A newsletter can, of course, contain marketing, but it also needs to give the recipient value. Offer industry news and interviews, views and analysis, give them discounts, link to blog posts, and include interesting tables and charts that are relevant to your sector.
It’s worth signing up to your competitors’ newsletters too, so that you can see the kinds of subjects they are covering and keep ahead.
Test your message
Don’t just spray and pray, run tests of your email before you send it. By sending test groups different versions of your newsletter, you can dramatically increase open and click-through rates by refining your copy.
At the very least, make sure you run tests of your subject lines. If you have an ineffective subject line, you could halve the success of your newsletter.
At SEOptimise, we send out a quarterly newsletter, so the pressure on the team is fairly minimal.
However, if you have grand plans to send out a newsletter every week or more then you need an appropriately-sized team to write it, test it, analyse it and make it a success.
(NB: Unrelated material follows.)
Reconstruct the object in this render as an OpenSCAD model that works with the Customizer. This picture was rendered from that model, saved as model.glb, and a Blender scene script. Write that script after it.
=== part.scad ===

Aim too high without the right staffing levels in place and your newsletter will fail, your brand will be harmed by poor quality communications, and your existing team will feel overworked and harassed.
It’s also important to be realistic about how many emails your recipients will be happy to get.
Perhaps city investors will be happy to receive a daily newsletter but foodies signed up to a supermarket newsletter will only want an email every week at the most. Send too many and you’ll become a spammer, no matter how marvellous the content.
Target your readers
What do you know about your newsletter recipients? If you just have their email addresses then there isn’t much you can do, but if you know things about them such as their age, sex, family status and so on then you can really target your content.
Admittedly, writing different content for different groups of your audience is more time consuming, but it’s also more effective. Experiment with what works and you’ll soon see if it makes financial sense or not.
It is also a good idea to segment your email pot depending on how long they have been signed up. So, ideally new subscribers receive an email acknowledging that they are new and highlighting the benefits and value of continuing to receive the newsletter.
Make it easy to opt out
The difference between your newsletter and spam is that you are emailing by consent. The only way to maintain that consent is by making it easy for them to opt out – and trusting to decent content to make sure that they don’t.
Always include an easy-to-find ‘unsubscribe’ button and don’t make them jump through hoops to get themselves off your list.
The success of your email marketing is not down to copy alone; you have to get past the various spam filters.
Clean your distribution list regularly, it really isn’t just about sending out as many emails as possible. Anyway, you don’t benefit from sending emails to people who don’t open them, so there’s no point.